Entries with model source code:

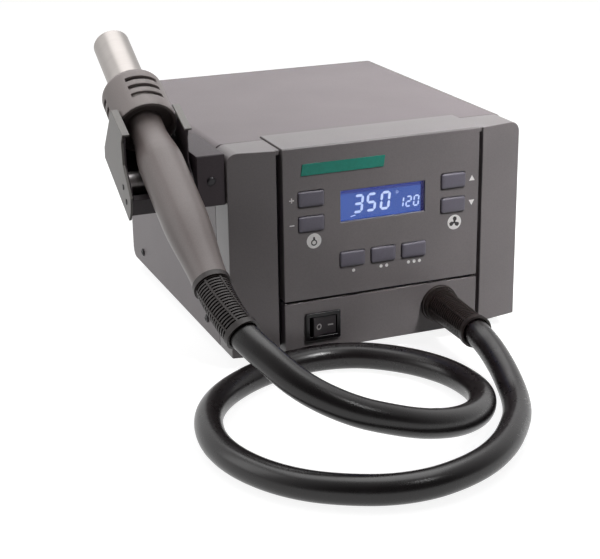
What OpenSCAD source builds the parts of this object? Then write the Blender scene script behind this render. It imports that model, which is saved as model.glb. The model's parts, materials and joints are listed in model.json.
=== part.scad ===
// Hot air rework station: a bench case with a blower inside, a hose and a handle in a side holder.
// X runs to the right, Y to the back and Z up. The feet stand on Z = 0.
// The modules measure from the case: X = 0 is its middle, Y = 0 the face of its centre panel.

/* [Case] */
// Width of the case
case_w = 188; // [180:1:210]
// Height of the case above the feet's contact with it
case_h = 125; // [122:1:140]
// Depth from the centre panel's face to the rear panel
case_d = 220; // [212:1:250]
// Thickness of the sheet steel
sheet_t = 1.2; // [1:0.1:1.6]
// Bend radius of the cover's top edges
cover_r = 5; // [3:0.5:6]
// Thickness of the moulded front pieces
panel_t = 3; // [2.5:0.25:3.5]
// Corner radius of the wings
wing_r = 6.5; // [5:0.5:8]
// Gap between pieces that lie side by side
seam = 0.3; // [0.2:0.05:0.4]

/* [Front] */
// Half the width of the centre panels
centre_half = 63; // [62:0.5:66]
// Width of the grooves beside the centre panels
groove_w = 3.2; // [2:0.2:4]
// Height of the groove between the two centre panels, above the case bottom
split_z = 32; // [30:0.5:34]
// Width of that groove
split_w = 1.6; // [1:0.2:2.4]
// How far the wings lie behind the centre panel beside the grooves
wing_step = 1.5; // [1:0.25:2.5]
// How far the wings' outer corners lie behind the centre panel
wing_sweep = 7; // [5:0.5:9]
// How far the centre panel's top stands above the wings and the cover
centre_rise = 0.9; // [0.5:0.1:1.5]
// Depth of the centre panel's top strip
centre_strip = 35.5; // [34:0.5:38]
// Depth of the wings' top strips
wing_strip = 29.5; // [27:0.5:32]
// Depth of the side walls of the centre panels
groove_depth = 8.8; // [7:0.2:10]

/* [Display and buttons] */
// Width of the display window
lcd_w = 54.4; // [50:0.2:58]
// Height of the display window
lcd_h = 19; // [17:0.2:21]
// Distance from the case's top down to the display's middle
lcd_drop = 38.2; // [37:0.2:41]
// Width of a button
button_w = 16; // [14:0.25:17]
// Height of a button
button_h = 9.2; // [8:0.2:11]
// How far a button stands proud
button_proud = 1.6; // [1:0.1:2.5]
// Clearance around a button
button_gap = 0.2; // [0.15:0.05:0.3]
// How far a button travels
button_travel = 0.8; // [0.5:0.1:1]
// Distance from the middle to the side buttons
side_button_x = 45.8; // [44:0.2:48]
// Distance from the case's top down to the upper side buttons
upper_button_drop = 30.8; // [29:0.2:32]
// Distance from the case's top down to the lower side buttons
lower_button_drop = 45.8; // [45:0.2:47]
// Spacing of the preset buttons
preset_pitch = 20; // [19:0.25:22]
// Distance from the case's top down to the preset buttons
preset_drop = 70.5; // [67:0.5:73]
// Width of the badge plate
badge_w = 53; // [46:1:56]
// Height of the badge plate
badge_h = 6.8; // [6:0.2:9]

/* [Power switch] */
// Width of the switch's flange
switch_w = 22; // [20:0.5:24]
// Height of the switch's flange
switch_h = 17.4; // [15:0.2:18]
// Width of the rocker
rocker_w = 16.4; // [15:0.2:17]
// Height of the rocker
rocker_h = 11.6; // [10:0.2:12]
// How far the rocker leans from the middle to either side
rocker_lean = 8; // [6:1:10]

/* [Air outlet] */
// Distance from the middle to the outlet
outlet_x = 37.5; // [36:0.5:42]
// Height of the outlet above the case bottom
outlet_z = 17.5; // [16:0.5:19]
// Outer diameter of the hose
hose_d = 15.5; // [14:0.5:17]
// Radius of the air passage
bore_r = 5.5; // [4:0.25:6]
// Length of the outlet's strain relief
outlet_relief_l = 46; // [40:1:52]

/* [Handle] */
// Angle of the handle above the level
lean = 28; // [24:1:32]
// Radius of the nozzle pipe
pipe_r = 10.8; // [9:0.1:11.5]
// Wall of the nozzle pipe
pipe_t = 0.7; // [0.5:0.1:1]
// Length of the pipe beyond the vented collar
pipe_l = 43.5; // [35:0.5:60]
// Radius of the vented collar
collar_r = 18; // [16.5:0.1:19]
// Length of the vented collar
collar_l = 34; // [32:0.2:38]
// Length of the grip
grip_l = 123; // [115:1:130]
// Largest radius of the grip
grip_r = 12.8; // [12:0.1:13.5]
// Radius of the grip's neck
neck_r = 10; // [9.5:0.1:10.5]
// Radius of the grip's hose end
grip_end_r = 9.7; // [9:0.1:10.5]
// Length of the handle's strain relief
relief_l = 38; // [32:1:44]

/* [Holder] */
// Gap between the collar and a cheek
collar_gap = 0.6; // [0.5:0.1:2]
// Thickness of a cheek
cheek_t = 1.5; // [1.2:0.1:2]
// Radius of the bar that carries the grip
rest_r = 6.4; // [5:0.1:7]
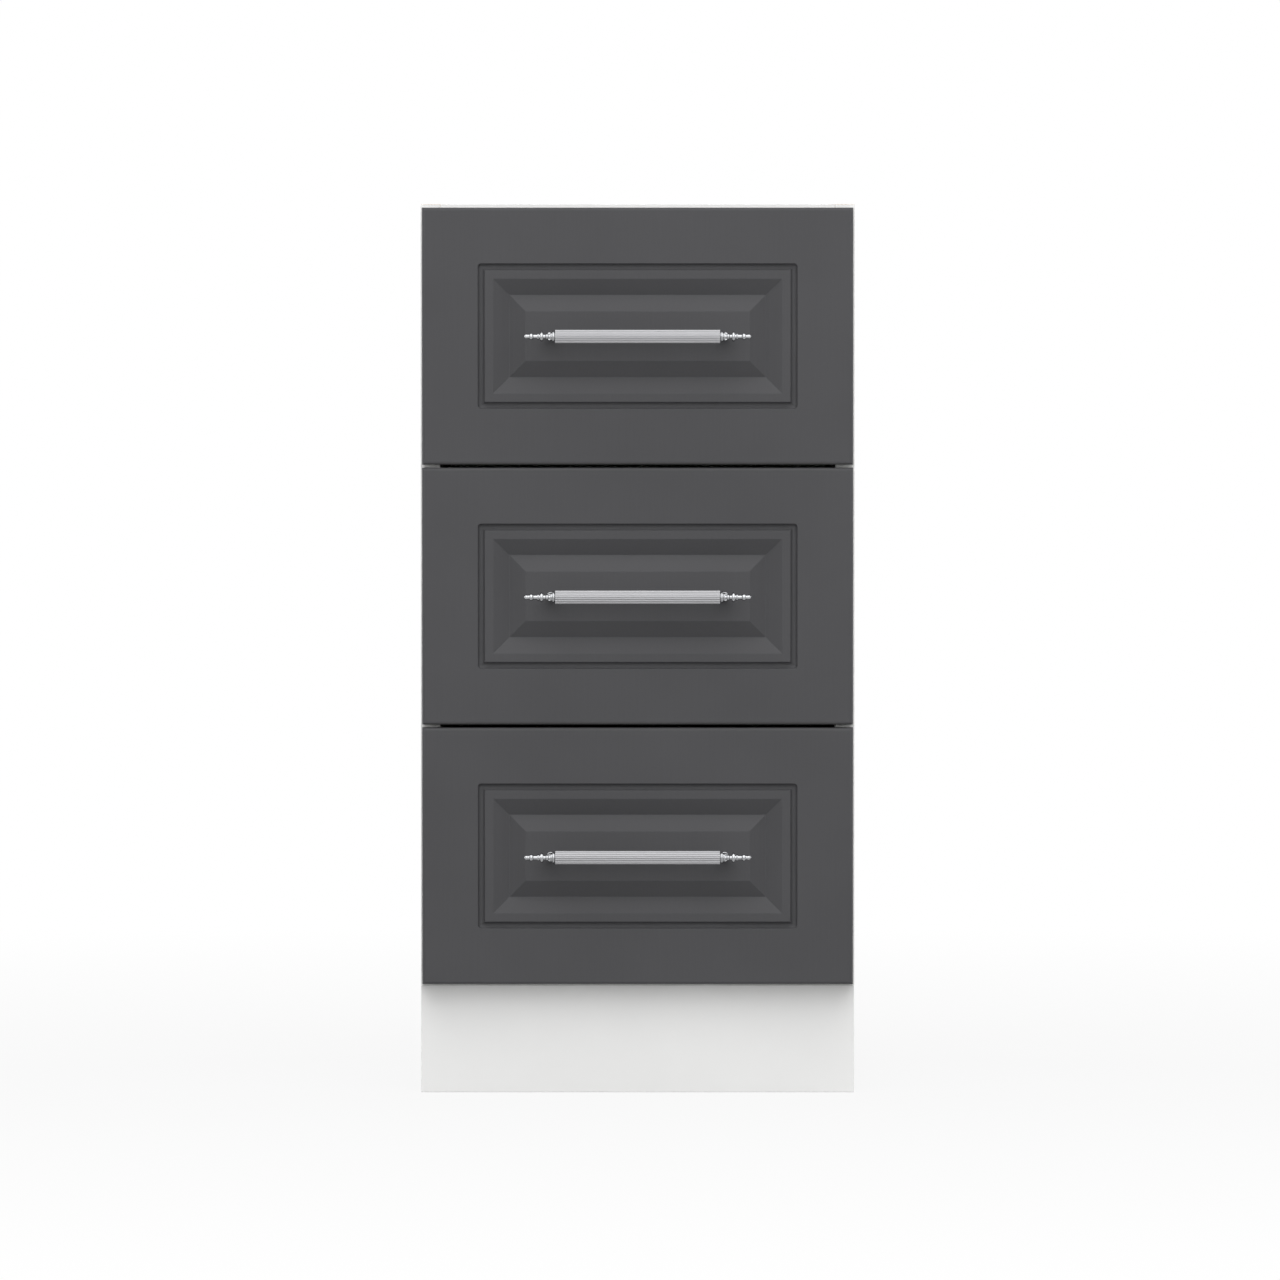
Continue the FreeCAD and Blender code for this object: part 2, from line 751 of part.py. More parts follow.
def plinth_clip():
    """Right-hand clip: a fork on the front leg's tube and a plate on the plinth."""
    z_range = (clip_top_z - clip_height, clip_top_z)
    fork_half = clip_width / 2
    gap_half = leg_tube_radius + clip_play
    wall = fork_half - gap_half
    fork_front_y = leg_front_y - gap_half - wall
    fork_rear_y = leg_front_y + clip_arm_reach
    fork = block((leg_x - fork_half, leg_x + fork_half), (fork_front_y, fork_rear_y), z_range)
    fork = fork.cut(block((leg_x - gap_half, leg_x + gap_half), (leg_front_y, fork_rear_y), z_range))
    tube_room = rod(Vector(leg_x, leg_front_y, z_range[0]), UP, gap_half, clip_height)
    fork = fork.cut(tube_room)
    plate_rear_y = plinth_rear_y + clip_plate_thickness
    plate_x = (leg_x - clip_plate_width / 2, leg_x + clip_plate_width / 2)
    plate_middle_z = clip_top_z - clip_height / 2
    plate_z = (plate_middle_z - clip_plate_height / 2, plate_middle_z + clip_plate_height / 2)
    plate = block(plate_x, (plinth_rear_y, plate_rear_y), plate_z)
    neck_x = (leg_x - clip_neck_width / 2, leg_x + clip_neck_width / 2)
    neck = block(neck_x, (plate_rear_y, fork_front_y), z_range)
    plugs = [rod(at, -REAR, clip_plug_radius, clip_plug_length) for at in plinth_plug_places()]
    return fork.fuse([plate, neck] + plugs)


# Writing the nodes

def write(node, shapes):
    """Write one named piece, or a group of separate like pieces, as a STEP file."""
    shape = shapes[0] if len(shapes) == 1 else Part.makeCompound(shapes)
    shape.exportStep("parts/" + node + ".step")


def write_pair(node, shape):
    """Write a right-hand piece and its left-hand twin as two nodes."""
    write(node + "_right", [shape])
    write(node + "_left", [mirrored(shape)])


def write_carcass():
    """Boards of the carcass and what holds them together."""
    write_pair("side_panel", side_panel())
    write("bottom_panel", [bottom_panel()])
    write("top_rail_front", [top_rail(carcass_front_y)])
    write("top_rail_rear", [top_rail(panel_rear_y - rail_depth)])
    write("back_panel", [back_panel()])
    write("back_nails", pins(nail, both(side_nail_places()) + edge_nail_places()))
    write("carcass_screws", pins(confirmat, both(rail_screw_places() + bottom_screw_places())))


def write_runners():
    """Members fixed to the cabinet, with the screws that hold them and the legs."""
    members = []
    screw_places = leg_screw_places()
    for drawer in range(drawer_count):
        members.append(cabinet_member(drawer))
        screw_places += cabinet_runner_screw_places(drawer)
    write("cabinet_runners_right", members)
    write("cabinet_runners_left", [mirrored(member) for member in members])
    write("cabinet_wood_screws", pins(wood_screw, both(screw_places)))


def write_base():
    """Legs, feet, plinth board and its clips."""
    write("leg_sockets", on_both_sides([leg_socket(axis) for axis in leg_axes()]))
    for place, axis in zip(("front", "rear"), leg_axes()):
        write_pair("foot_" + place, levelling_foot(axis))
    write("plinth_board", [plinth_board()])
    write("plinth_clips", on_both_sides([plinth_clip()]))


def write_drawer(drawer):
    """One drawer with its box, front, handle and moving runner members."""
    name = "drawer_%d_" % (drawer + 1)
    write(name + "front", [drawer_front(drawer)])
    write_pair(name + "box_side", box_side(drawer))
    write(name + "box_front", [box_front(drawer)])
    write(name + "box_back", [box_back(drawer)])
    write(name + "box_bottom", [box_bottom(drawer)])
    write(name + "handle_bar", [handle_bar(drawer)])
    write(name + "handle_ends", on_both_sides([handle_end(drawer)]))
    write(name + "handle_screws", pins(handle_screw, both(handle_screw_places(drawer))))
    write(name + "corner_screws", pins(corner_screw, both(corner_screw_places(drawer))))
    write(name + "front_screws", pins(front_screw, both(front_screw_places(drawer))))
    write(name + "runner_screws", pins(wood_screw, both(drawer_runner_screw_places(drawer))))
    write(name + "runners", on_both_sides([drawer_member(drawer)]))
    write(name + "middle_runners", on_both_sides([middle_member(drawer)]))


os.makedirs("parts", exist_ok=True)
write_carcass()
write_runners()
write_base()
for drawer_index in range(drawer_count):
    write_drawer(drawer_index)
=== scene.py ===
import json
import math

import bmesh
import bpy
from mathutils import Matrix, Vector


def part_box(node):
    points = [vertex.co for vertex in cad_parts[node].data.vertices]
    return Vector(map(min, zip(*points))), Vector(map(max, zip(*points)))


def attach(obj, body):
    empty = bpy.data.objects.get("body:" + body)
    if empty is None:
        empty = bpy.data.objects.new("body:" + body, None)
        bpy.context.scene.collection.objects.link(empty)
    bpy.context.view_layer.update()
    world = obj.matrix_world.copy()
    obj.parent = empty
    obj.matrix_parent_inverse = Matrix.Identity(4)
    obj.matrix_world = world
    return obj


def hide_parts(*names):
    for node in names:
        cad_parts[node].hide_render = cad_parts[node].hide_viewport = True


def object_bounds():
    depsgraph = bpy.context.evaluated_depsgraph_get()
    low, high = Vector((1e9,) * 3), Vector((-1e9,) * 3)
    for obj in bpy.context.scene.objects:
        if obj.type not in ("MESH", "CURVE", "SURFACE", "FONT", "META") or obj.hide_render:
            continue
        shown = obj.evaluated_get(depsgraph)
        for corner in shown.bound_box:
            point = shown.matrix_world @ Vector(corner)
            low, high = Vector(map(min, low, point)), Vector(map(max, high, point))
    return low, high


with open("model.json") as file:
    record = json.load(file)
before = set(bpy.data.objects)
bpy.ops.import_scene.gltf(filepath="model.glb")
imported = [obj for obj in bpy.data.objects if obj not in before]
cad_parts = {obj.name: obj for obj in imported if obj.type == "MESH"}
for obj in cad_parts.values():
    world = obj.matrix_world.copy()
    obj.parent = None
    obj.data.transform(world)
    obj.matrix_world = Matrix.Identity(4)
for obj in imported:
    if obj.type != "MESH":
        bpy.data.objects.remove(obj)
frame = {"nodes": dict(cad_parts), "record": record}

bl_info = {
    "name": "Drawer base cabinet",
    "version": (1, 0, 0),
    "blender": (4, 5, 0),
    "location": "3D View > Sidebar > Cabinet",
    "description": "Dresses the cabinet frame: fronts, handles, boards, runners, screws, legs and studio",
    "category": "Object",
}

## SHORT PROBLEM
Starting at the first line of the data above, please restate word for word every line up to and including the one that holds "its centre panel.", and add nothing else.

## FINISHED ANSWER
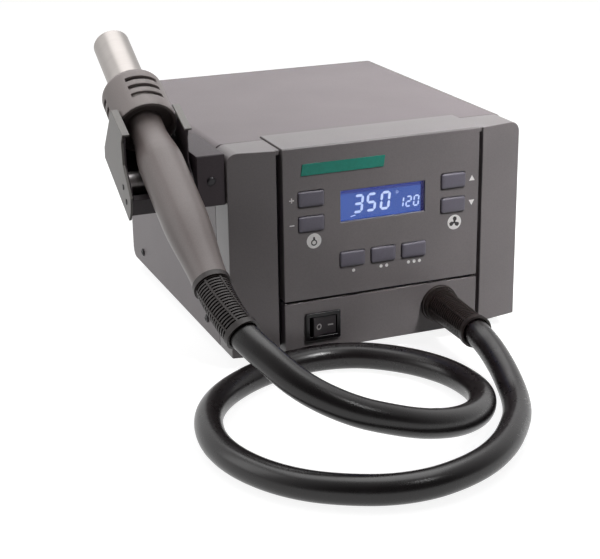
What OpenSCAD source builds the parts of this object? Then write the Blender scene script behind this render. It imports that model, which is saved as model.glb. The model's parts, materials and joints are listed in model.json.
=== part.scad ===
// Hot air rework station: a bench case with a blower inside, a hose and a handle in a side holder.
// X runs to the right, Y to the back and Z up. The feet stand on Z = 0.
// The modules measure from the case: X = 0 is its middle, Y = 0 the face of its centre panel.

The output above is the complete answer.